Before arbitration is invoked, PC’s use a variety of tools to help parents solve their disagreements ranging from parent education, to coaching, to mediation. Only if the parents still cannot agree upon a solution, do PC’s resort to arbitration. That is, PC’s have the power to arbitrate parenting disputes, but usually after education and mediation have failed. The idea is that the PC attempts to enable the parents to problem-solve and develop the skills to better communicate and arrive at mutual decisions regarding their children. However, if such efforts have been exhausted, the PC renders an arbitral decision, which must be followed by the parents, as if ordered by a judge.
The implementation of Parenting Coordination varies among jurisdictions.

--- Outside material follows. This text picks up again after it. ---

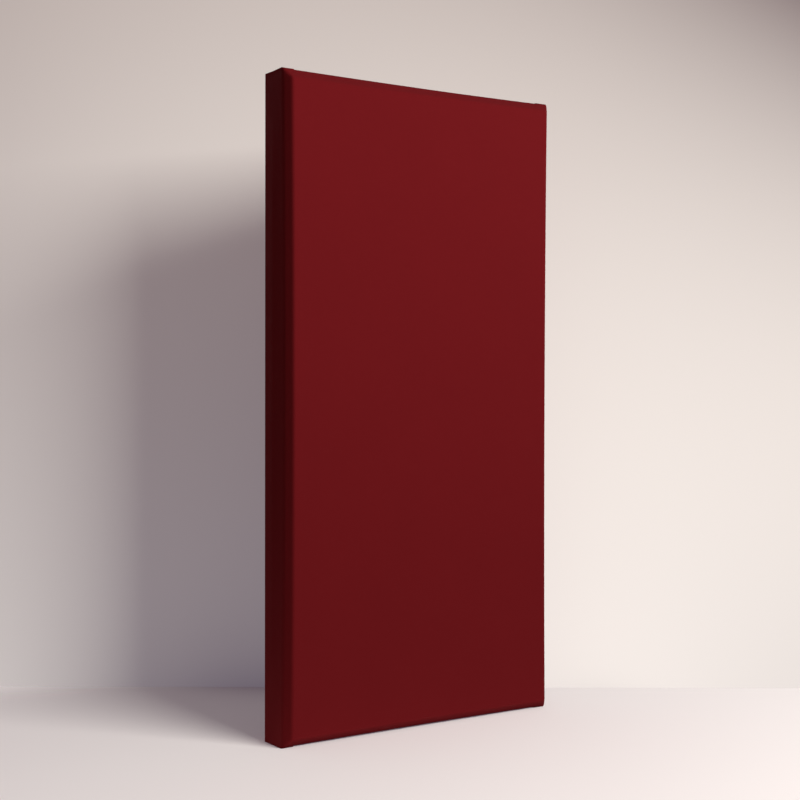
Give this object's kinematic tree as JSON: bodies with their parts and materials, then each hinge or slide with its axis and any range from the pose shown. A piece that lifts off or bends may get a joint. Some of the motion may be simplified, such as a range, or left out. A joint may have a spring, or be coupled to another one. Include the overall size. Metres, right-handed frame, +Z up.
{
  "type": "fabric acoustic wall panel",
  "caption": "Upright rectangular sound-absorbing panel: a soft slab with bevelled front edges on a timber frame, wrapped in one stretched red cloth with folded corners.",
  "frame": {"origin": "middle of the base, at the level of the two folded corners that the panel stands on", "axes": "+Z up along the height, -Y out of the cloth-covered front, +X to the right of someone who faces the front"},
  "size_m": [0.6, 0.08, 1.2],
  "materials": {
    "cover_cloth": "matte",
    "mineral_wool": "matte",
    "timber": "matte",
    "backing_cloth": "matte"
  },
  "bodies": {
    "root": {"fabric_cover": "cover_cloth", "absorber_core": "mineral_wool", "frame_stile_left": "timber", "frame_stile_right": "timber", "frame_rail_top": "timber", "frame_rail_bottom": "timber", "backing_cloth": "backing_cloth"}
  },
  "joints": []
}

In Ontario, a judge cannot order parties to use a Parenting Coordinator, as that would constitute a delegation of authority. The consent of both parties is required.
In 2012, the Ontario Court of Justice in Sehota v. Sehota  O.J. No. 835, took judicial notice of PC’s and specifically the 2005 Guidelines for Parenting Coordination, which were produced by the Association of Family and Conciliation Courts.
The court stated:
The Guidelines suggest that the Parenting Coordinator has considerable authority, albeit about only minor issues. A list of the types of issues that might be addressed by a Parenting Coordinator is as follows:
- Minor changes or clarification of parenting time/access schedules or conditions including vacation, holidays and temporary variation from the existing parenting plan;
- Transitions/exchanges of the children including date, time, place, means of transpiration and transporter;
- Health care management including medical, dental, orthodontic, and vision care;
- Child-rearing issues;
- Psychotherapy or other mental health care including substance abuse assessment or counseling for the children;
- Psychological testing or other assessment of the children and parents;
- Education or daycare including school choice, tutoring, summer school, participation in special education testing and programs or other major educational decisions;
- Enrichment and extra-curricular activities including camps and jobs;
- Religious observances and education;
- Children’s travel and passport arrangements;
- Clothing, equipment, and personal possessions of the children;
- Communication between the parents about the children including telephone, fax, e-mail, notes in backpacks, etc.;
- Communication by a parent with the children including telephone, call phone, pager, fax, and email when they are not in that parent’s care;
- Alteration of appearance of the children haircuts, tattoos, ear and body piercing;
- Role of and contact with significant others and extended families;
- Substance abuse assessment or testing for either or both parents or a child, including access to results; and
- Parenting classes for either or both parents.
Parenting Coordinators have become a critical component of matrimonial law, post-separation family counseling and dispute resolution. Family court judges value the work of such professionals for their help in easing many of the difficulties parents face, in a manner that protects the interests of children.
PC’s help parents put their children’s interests first, help them understand how conflict hurts children and teach them how to communicate and cooperate so as to achieve the very best outcomes for children of divorce.